Except it hadn’t. All of the circuit breakers were fine. None had tripped. None was even a little bit wobbly. I became puzzled, and more than a little bit nervous – if the breakers were fine, this suggested a wiring issue. And wiring can mean arcing or heat…. It was clearly time to call an electrician. Specifically, it was time to log in to Angie’s List.
A couple of hours later a young electrician turned up. Initially, he was as baffled as I had been. Was there a secondary panel somewhere in the house? (None that I knew of.) We searched from basement to attic, without success. Which breaker covered that room? Ah, well, bit of a problem there: the 40-circuit panel was unlabelled, unmapped.
Since we bought the house six years ago, we’d only made two changes that involved electrical work: a yard sprinkler system, and bathroom extractor fans. The electrician identified the breaker that controlled the fans, and pulled it. This looked like it might be the culprit: there were several circuits connected to this one breaker. He added a temporary splice, reconnected the breaker, and everything came back to life. Excellent trouble-shooting!

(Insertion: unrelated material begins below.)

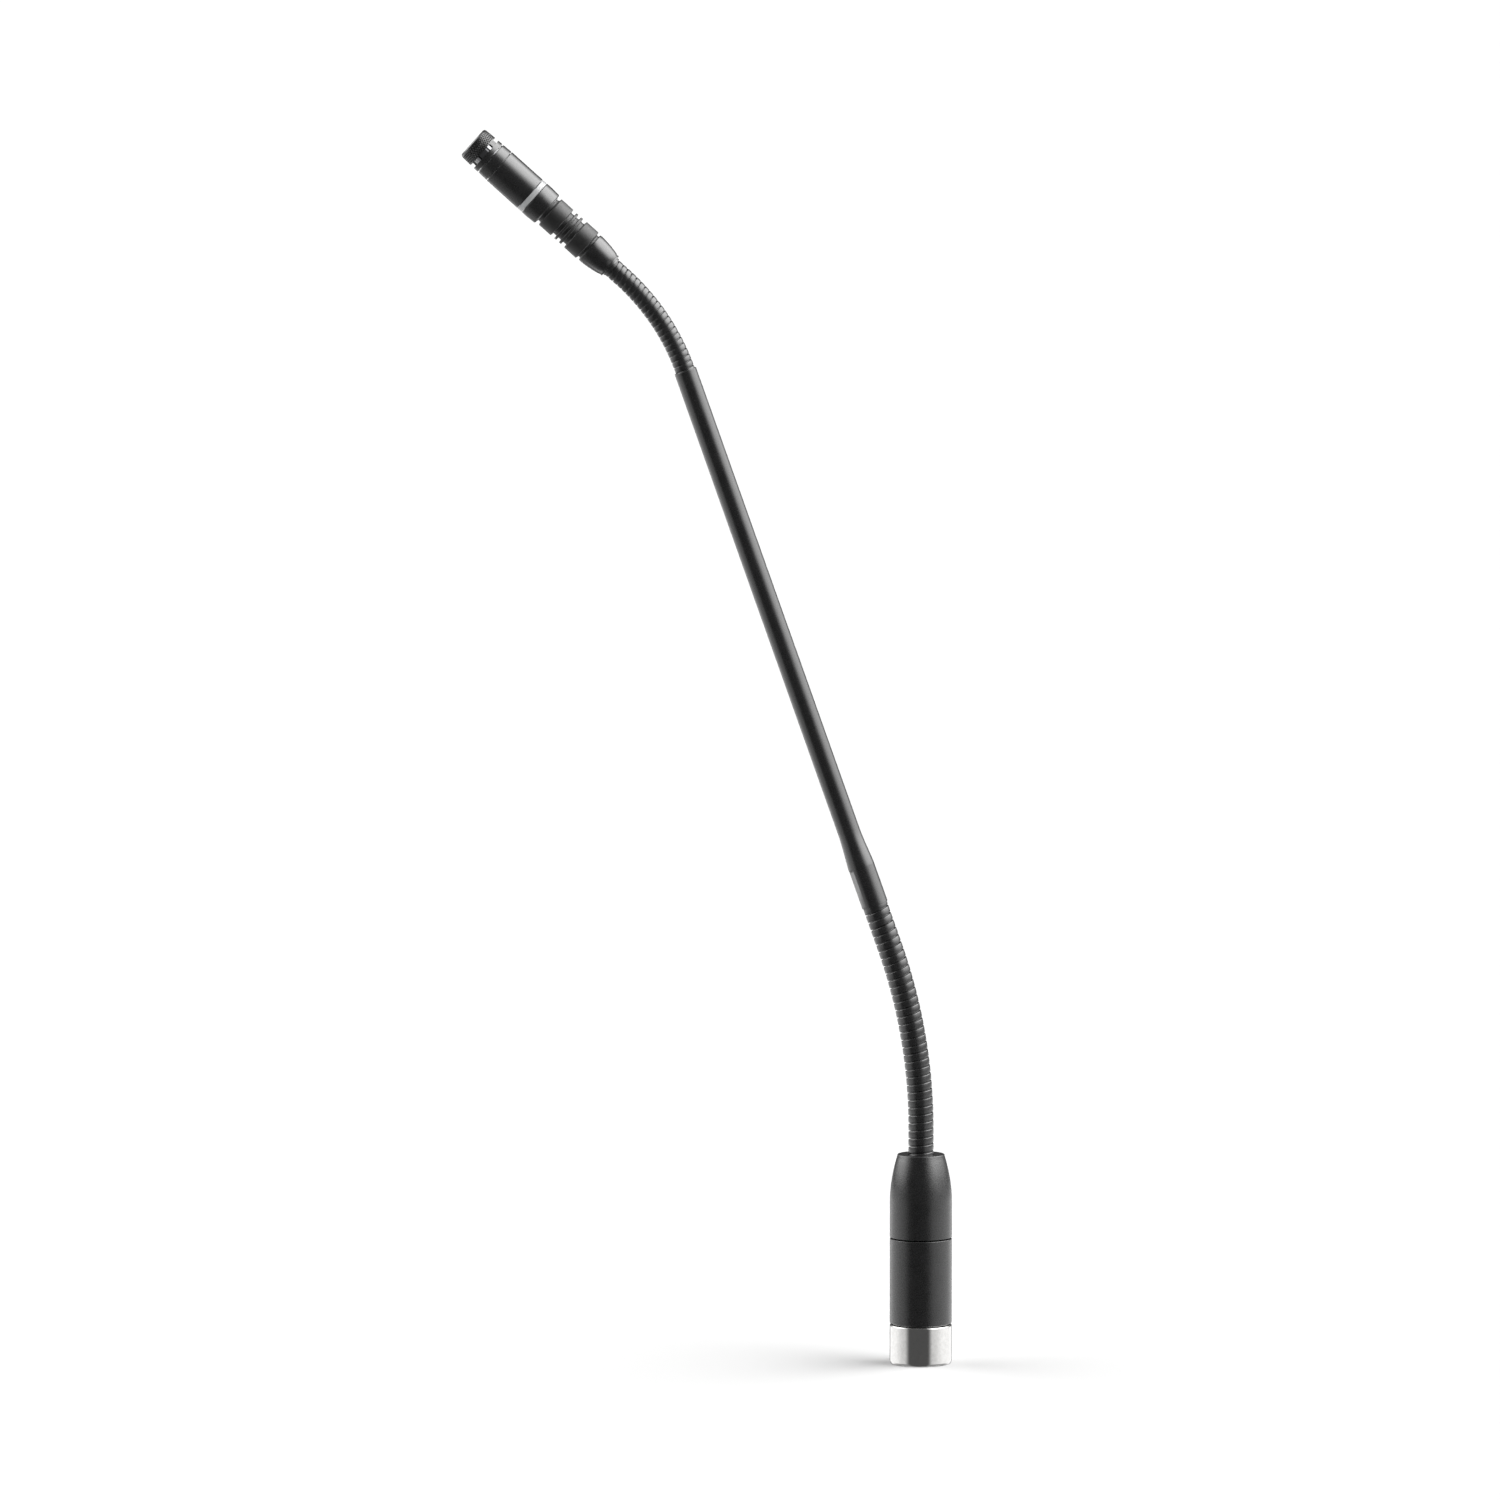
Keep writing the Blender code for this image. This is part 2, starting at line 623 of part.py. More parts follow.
def build_ring_carrier(pivot):
    """Inner tube that joins the two barrels through the light ring."""
    rear, front = BARREL_S + 4.0, RING_FRONT_S + 5.0
    turned("ring_carrier", "insulator", [
        (CARRIER_BORE_R, front), (CARRIER_FRONT_R, front), (CARRIER_FRONT_R, RING_REAR_S + 0.3),
        (CARRIER_REAR_R, RING_REAR_S + 0.2), (CARRIER_REAR_R, rear), (CARRIER_BORE_R, rear),
    ], HEAD, pivot, NECK_SIDES)


def build_light_board(pivot):
    """Annular board with a diode on each side of the axis, behind it."""
    rear, front = RING_FRONT_S + 1.4, RING_FRONT_S + 2.2
    turned("light_board", "board", [
        (LIGHT_BOARD_BORE_R, front), (LIGHT_BOARD_R, front),
        (LIGHT_BOARD_R, rear), (LIGHT_BOARD_BORE_R, rear),
    ], HEAD, pivot, SMALL_SIDES)
    for i in range(2):
        degrees = 180 * i
        frame = HEAD @ polar(DIODE_CIRCLE_R, degrees, RING_FRONT_S + 0.75) @ turn(degrees + 90, "Z")
        box(f"light_diode_{i + 1}", "diode", (1.6, 0.9, 0.9), (0.0, 0.0, 0.0), frame, pivot)


def build_head_board(pivot):
    """Lengthwise board with its chip, and the spring ahead of it."""
    board_s = RING_FRONT_S + 2.6 + HEAD_BOARD_L / 2
    box("head_board", "board", size=(6.6, 0.8, HEAD_BOARD_L), centre=(0.0, HEAD_BOARD_Y, board_s),
        frame=HEAD, pivot=pivot)
    box("head_chip", "chip", size=(3.0, 1.0, 2.4), centre=(0.0, -0.45, RING_FRONT_S + 6.5),
        frame=HEAD, pivot=pivot)
    coil("contact_spring", "gold", radius=0.85, wire_r=0.16, length=1.7, turns=3, per_turn=8,
         frame=HEAD @ shift(y=HEAD_BOARD_Y, z=HEAD_JOINT_S - 0.75), pivot=pivot)


def build_head(pivot):
    build_rear_barrel(pivot)
    build_head_spigot(pivot)
    build_light_ring(pivot)
    build_head_barrel(pivot)
    build_ring_carrier(pivot)
    build_light_board(pivot)
    build_head_board(pivot)


# ---------------------------------------------------------------- head: capsule section
CAP_BORE_R = 4.35
CAP_SLOT_BORE_R = 4.75  # wider inside at the slot
POSTS = 4
POST_W = 1.1
POST_TURN = 42.0  # the first post's angle about the head's axis, in degrees
SLOT_CUT = 7.0  # side of the square blocks that open the slot
FACE_PLATE_R = 4.25
FACE_HOLE_R = 0.42
FACE_HOLES = ((1.3, 6), (2.6, 10))  # (circle radius, number of holes)


def build_seal_ring(pivot):
    """Sealing ring that travels with the section as it unscrews."""
    joint = HEAD_JOINT_S
    turned("seal_ring", "seal", [
        (4.62, joint - 1.9), (4.9, joint - 1.9), (5.08, joint - 2.15), (5.08, joint - 2.45),
        (4.9, joint - 2.7), (4.62, joint - 2.7),
    ], HEAD, pivot, INNER_SIDES)


def build_capsule_housing(pivot):
    """Housing that screws into the barrel; a groove parts its front edge from the cap."""
    joint = HEAD_JOINT_S
    turned("capsule_housing", "black_metal", [
        (4.35, CAP_S), (5.2, CAP_S), (5.2, CAP_S - 0.25), (HEAD_R - 0.3, CAP_S - 0.3),
        (HEAD_R - 0.15, CAP_S - 0.45), (HEAD_R - 0.05, joint + 0.25), (HEAD_R - 0.15, joint + 0.1),
        (4.95, joint + 0.1), (4.95, joint - 1.7), (4.5, joint - 1.7), (4.5, joint - 2.9),
        (4.95, joint - 2.9), (4.95, joint - 4.6), (3.9, joint - 4.6), (3.9, joint + 1.2),
        (4.35, joint + 1.4),
    ], HEAD, pivot, HEAD_SIDES)


def build_capsule(pivot):
    """Contact plate, the capsule's thin can, which shows through the slot, and its clamp ring."""
    joint = HEAD_JOINT_S
    rod("capsule_contact", "gold", radius=3.6, length=0.5, frame=HEAD @ shift(z=joint + 1.4),
        pivot=pivot, sides=SMALL_SIDES)
    turned("condenser_capsule", "can", [
        (0.9, joint + 7.3), (3.9, joint + 7.3), (4.1, joint + 7.1), (4.1, joint + 2.0),
        (3.8, joint + 2.0), (3.8, joint + 6.9), (0.9, joint + 6.9),
    ], HEAD, pivot, INNER_SIDES)
    turned("capsule_clamp_ring", "brass", [
        (2.9, joint + 8.1), (4.2, joint + 8.1), (4.2, joint + 7.4), (2.9, joint + 7.4),
    ], HEAD, pivot, INNER_SIDES)


def build_front_cap(pivot):
    """A collar, four posts round the slot, then a rounded rim."""
    cap = turned("front_cap", "black_metal", [
        (CAP_BORE_R, FACE_S), (4.9, FACE_S), (5.2, FACE_S - 0.2), (5.4, FACE_S - 0.65),
        (5.52, FACE_S - 1.5), (5.58, SLOT_FRONT_S + 0.3), (5.62, CAP_S + 0.4), (5.5, CAP_S + 0.15),
        (CAP_BORE_R, CAP_S + 0.15), (CAP_BORE_R, CAP_S + 0.7), (CAP_SLOT_BORE_R, CAP_S + 0.9),
        (CAP_SLOT_BORE_R, FACE_S - 1.6), (CAP_BORE_R, FACE_S - 1.4),
    ], HEAD, pivot, HEAD_SIDES)
    # each block opens the quarter between two posts
    middle = (POST_W + SLOT_CUT) / 2
    centre = shift(middle, middle, (SLOT_REAR_S + SLOT_FRONT_S) / 2)
    for i in range(POSTS):
        name = f"cut_slot_{i + 1}"
        mesh = block_mesh(name, (SLOT_CUT, SLOT_CUT, SLOT_FRONT_S - SLOT_REAR_S))
        cut(cap, name, mesh, HEAD @ turn(POST_TURN + 360.0 / POSTS * i, "Z") @ centre)


def build_front_mesh(pivot):
    """Perforated face plate, held inside the cap's rim."""
    name = "front_mesh"
    plate = add_mesh(name, "black_mesh", cylinder_mesh(name, FACE_PLATE_R, 0.5, HEAD_SIDES),
                     HEAD @ shift(z=FACE_S - 0.75), pivot)
    for circle_r, count in FACE_HOLES:
        for i in range(count):
            cut_round(plate, f"cut_mesh_{count}_{i + 1}", FACE_HOLE_R, length=2.0,
                      frame=HEAD @ polar(circle_r, 360 * i / count, FACE_S - 1.5), sides=6)


# ---------------------------------------------------------------- assembly
base_pivot = build_base()
lower_end = build_links(LOWER_FLEX, base_pivot)
build_tube(lower_end)
upper_end = build_links(UPPER_FLEX, lower_end)
build_ferrule_bush(upper_end)
build_cone_ferrule(upper_end)

# the isolator's two pivots lie midway in the gaps at its ends
isolator_frame = place(HEAD_S + (CONE_L + ISOLATOR_REAR_S) / 2)
isolator_pivot = add_pivot("pivot_isolator", isolator_frame, upper_end)
build_isolator(isolator_pivot)
head_frame = place(HEAD_S + (ISOLATOR_FRONT_S + BARREL_S) / 2)
head_pivot = add_pivot("pivot_head", head_frame, isolator_pivot)
build_head(head_pivot)

joint_frame = place(HEAD_S + HEAD_JOINT_S)
seal_pivot = add_pivot("pivot_seal", joint_frame, head_pivot)
capsule_pivot = add_pivot("pivot_capsule", joint_frame, seal_pivot)
build_seal_ring(seal_pivot)
build_capsule_housing(capsule_pivot)
build_capsule(capsule_pivot)
build_front_cap(capsule_pivot)
build_front_mesh(capsule_pivot)
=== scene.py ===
"""Studio scene of a gooseneck podium microphone.

The plug end stands upright on the world Z axis. From there a lower gooseneck, a rigid tube, an upper
gooseneck and the head follow one line that leans towards -X (left). The camera looks along +Y.
Turned parts are lathes placed at stations along that line; each gooseneck is a wound band, in one
piece per hinge. Lengths are in millimetres unless said otherwise.
"""
import json
import math
from typing import NamedTuple

import bmesh
import bpy
from mathutils import Matrix, Vector


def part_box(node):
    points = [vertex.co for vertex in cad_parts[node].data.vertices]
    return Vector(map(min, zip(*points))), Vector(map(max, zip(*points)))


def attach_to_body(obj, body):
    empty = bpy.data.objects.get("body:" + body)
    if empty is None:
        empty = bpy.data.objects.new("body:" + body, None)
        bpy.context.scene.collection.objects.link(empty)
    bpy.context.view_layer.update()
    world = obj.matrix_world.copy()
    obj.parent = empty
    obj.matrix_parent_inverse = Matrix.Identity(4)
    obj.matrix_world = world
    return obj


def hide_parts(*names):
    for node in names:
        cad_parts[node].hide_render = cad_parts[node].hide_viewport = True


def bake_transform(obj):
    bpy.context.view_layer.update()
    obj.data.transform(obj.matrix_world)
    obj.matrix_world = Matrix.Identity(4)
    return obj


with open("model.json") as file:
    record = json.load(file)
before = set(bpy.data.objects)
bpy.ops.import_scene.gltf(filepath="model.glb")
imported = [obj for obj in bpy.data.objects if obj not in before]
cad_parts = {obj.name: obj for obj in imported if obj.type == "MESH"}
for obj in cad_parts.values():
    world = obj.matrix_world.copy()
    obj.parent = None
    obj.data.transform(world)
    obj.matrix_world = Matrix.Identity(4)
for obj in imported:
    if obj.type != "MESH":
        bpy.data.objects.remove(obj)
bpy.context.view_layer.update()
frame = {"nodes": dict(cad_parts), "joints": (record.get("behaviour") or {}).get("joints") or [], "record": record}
MM = 0.001

# ------------------------------------------------------------------ layout
# base, as heights above the plug's rim
RIM_Z = -12.5
BASE_R = 9.5
JOINT_H = 38.8  # seam between the two housings
NOSE_H = 50.6  # where the upper housing starts to narrow
NOSE_TOP_H = 64.6
NOSE_R = 7.25
SCREW_H = 57.0
CONTACTS = 5
CONTACT_CIRCLE_R = 4.55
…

But of course this was just a short-term solution. The next day the senior electrician came by, and we assessed the situation. The 40-breaker panel dated back to the 1970s; it now had at least 42 circuits coming in to it, and it wasn’t up to (current) code. So next month we’re going to replace it with two 30-breaker panels, which will give us some headroom. And this time we’re going to label everything.